Google, though, maintains an optimism about its direction even as it chops down its underperformers. That's due, in part, to its capability to learn from its mistakes and not punish people involved in them. Even though Google killed social experiments like Buzz and Wave, it forged ahead with Google+. Even though its structured knowledge product Knol died, Google Search inherited a lot from the project.
And this points to another big strength of Google: the company is very good at working on long-term visions. Social has become key to the company's growth despite early failures. Google is also becoming a media company, throwing big money into hardware initiatives like Google TV and the Nexus Q media streamer, products that, in their initial incarnations, are not going to be remembered as successes. Google is also pushing to take a few market share points from Apple and Amazon in the media sales market.

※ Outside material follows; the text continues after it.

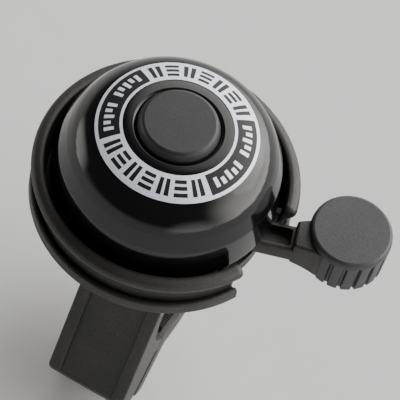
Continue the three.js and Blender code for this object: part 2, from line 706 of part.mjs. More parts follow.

It's much easier for a company that has resources like Google to play the long game, but a new CEO with Mayer's background and energy should be able to divert some funds to play some long-range bets and recruit some top talent back into the Yahoo fold.
Finally, there's the engineering-friendly culture of experimentation, or to put it in more shareholder-friendly terms, an R&D focus. Google is doing original research in areas that appear to be orthogonal to its mission -- self-driving cars, augmented-reality eyeglasses, and even energy. But these projects can pay off in numerous ways and their value can (but not always) feed back to the mainline business. On the other hand, Yahoo doesn't have the resources today to focus much beyond fixing what is broken at the company.
Can a media company be successfully run as an engineering company? Google, it needs to be said, actually is a media operation. It makes its money selling media advertising, and gathers 72 hours a minute of video on YouTube. Can the same discipline work at Yahoo? There's probably no one better to give it a shot than Marissa Mayer.